I live and breathe music. I turned to music when I felt I had nobody. Me, I take things differently. I’m trying to see things from a lot of corners. With writing – [the inspiration] is a moment’s notice – it comes and goes. BOOM! It’s here and it blends with whatever memories are popping up in my head.
We are not underground artists. Me, I was on TV3 and they don’t know oh! That is how they describe we. Just because we are different. But Ghana, be afraid…
stretching the now
I didn’t have a place to stay. I was homeless. Physically but also emotionally. I had been hurt so badly and felt I was alone. I cried so much all the time. I’d find someone to unleash some anger on. Panji saved me. But I would still carry myself outside like I was having fun. But I was dying. I even died. The Lady I knew died. She was gone and something else came.

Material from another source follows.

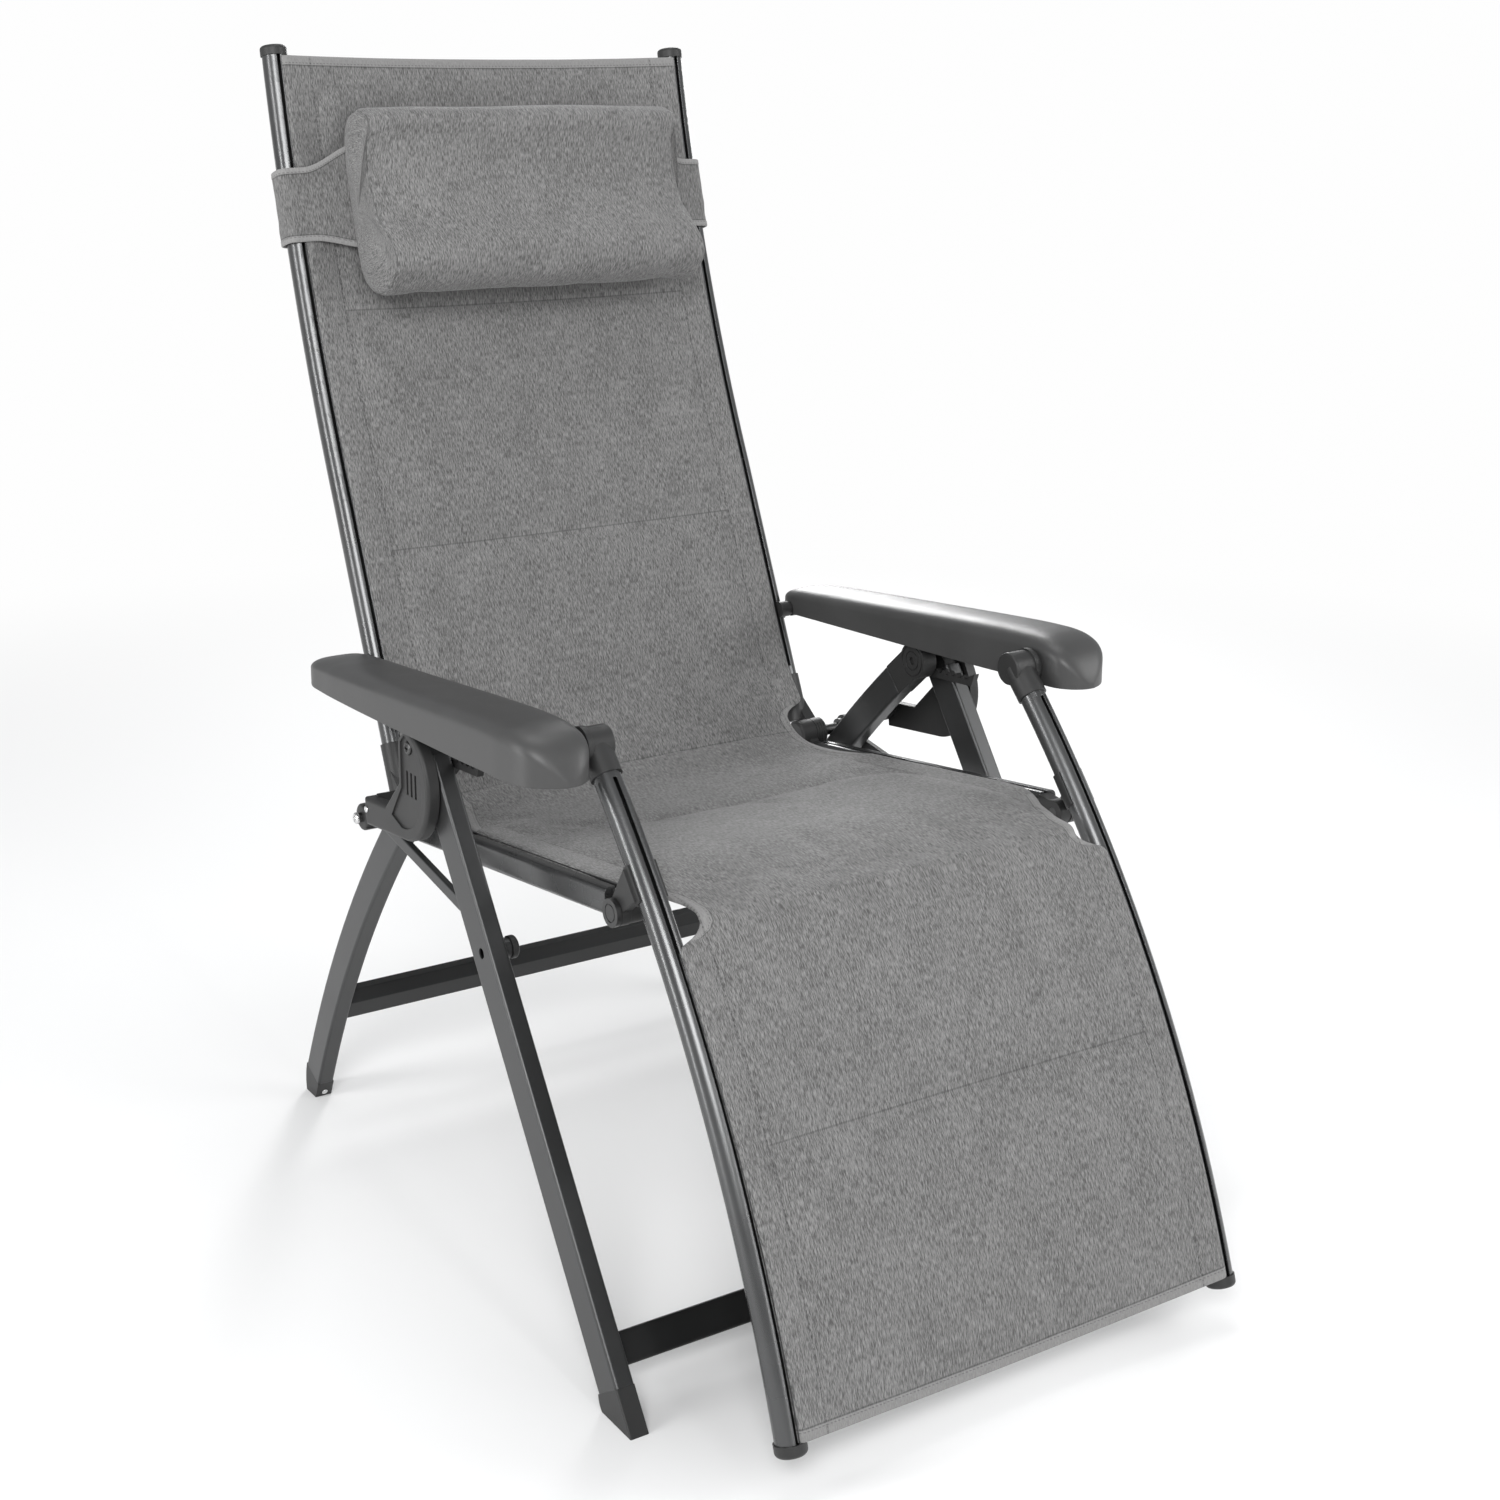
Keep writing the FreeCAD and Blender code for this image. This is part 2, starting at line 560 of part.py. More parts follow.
def back_lower_fitting():
    """Sleeve round the tube's lower end, with an eye on the rear axle."""
    x0, x1 = TUBE_X + 0.4, TUBE_X + 13.5
    sleeve_top = add(BACK_LOW, (BACK_DIR_LOW, 40.0))
    start = add(BACK_LOW, (BACK_DIR_LOW, -14.0))
    sleeve = rod(TUBE_X, start, sleeve_top, TUBE_R + 1.8)
    eye = disc(REAR_AXLE, 16.5, x0, x1)
    web = plate(x0, x1, [add(REAR_AXLE, (BACK_DIR_LOW, 14)), add(BACK_LOW, (BACK_DIR_LOW, 22)),
                         start, add(REAR_AXLE, (BACK_DIR_LOW, -12))])
    body = fuse(sleeve, eye, web)
    body = body.cut(rod(TUBE_X, BACK_LOW, add(sleeve_top, (BACK_DIR_LOW, 5)), TUBE_R))
    clear = disc(REAR_AXLE, 17.5, TUBE_X - 20, x0)
    body = body.cut(clear)
    # shallow rings round the front of the eye
    front_side = disc(add(REAR_AXLE, ((-1, 0), 12)), 14, x0, x1)
    for i in range(3):
        ring = disc(REAR_AXLE, 18.0, x0 + 2.4 + 3.6 * i, x0 + 3.6 + 3.6 * i)
        body = body.cut(ring.cut(disc(REAR_AXLE, 15.6, x0, x1)).common(front_side))
    return body.cut(disc(REAR_AXLE, BUSH_R + GAP, x0 - 1, x1 + 1))


def back_bush():
    """Bearing bush between the rear axle and the back's eye."""
    x0, x1 = TUBE_X + 0.8, TUBE_X + 13.3
    return disc(REAR_AXLE, BUSH_R, x0, x1).cut(disc(REAR_AXLE, PIN_R + GAP, x0, x1))


def end_cap(x, arc, path):
    """Domed collar cap on the end of a tube; the tube's last bend is the arc."""
    tip = arc[2]
    centre, _ = arc_centre(*arc)
    direction = left_of(unit(centre, tip))
    if direction[0] * (tip[0] - arc[0][0]) + direction[1] * (tip[1] - arc[0][1]) < 0:
        direction = (-direction[0], -direction[1])
    far_end = add(tip, (direction, 5.0))
    cap = rod(x, add(tip, (direction, -6.0)), far_end, TUBE_R + 1.4)
    rim = [e for e in cap.Edges if e.CenterOfMass.distanceToPoint(vec(x, far_end)) < 0.5]
    cap = cap.makeFillet(4.0, rim)
    return cap.cut(bent_solid(x, path, TUBE_R))


def back_crossbar():
    """Bowed spreader between the back tubes, behind the sling."""
    spot = add(BACK_LOW, (BACK_DIR_LOW, 270.0), (left_of(BACK_DIR_LOW), -4.0))
    bow = add(spot, (left_of(BACK_DIR_LOW), -42.0))
    half = TUBE_X - 6
    mid = FreeCAD.Vector(0, bow[0], bow[1])
    arc = Part.Arc(vec(-half, spot), mid, vec(half, spot)).toShape()
    tangent = arc.tangentAt(arc.FirstParameter)
    ring = Part.Wire(Part.makeCircle(8.0, vec(-half, spot), tangent))
    bar = Part.Wire([arc]).makePipeShell([ring], True, False)
    for side in SIDES.values():
        bar = bar.cut(bent_solid(side * TUBE_X, BACK_PATH, TUBE_R))
    return max(bar.Solids, key=lambda s: s.Volume)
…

Sometimes, I wish I was the old me. I’m in a stage in my life where I am struggling very hard. But I’ve come a long way and I’m not going to give up. I’ve been to Nigeria more than ten times! I’ve been to South Africa, Mali – Timbuktu, how many of you have been to Timbuktu?! Right now, the way I see life is mind-blowing. How are we even living? How are we breathing, how are we talking? Why are we in existence? It’s amazing! There must be something.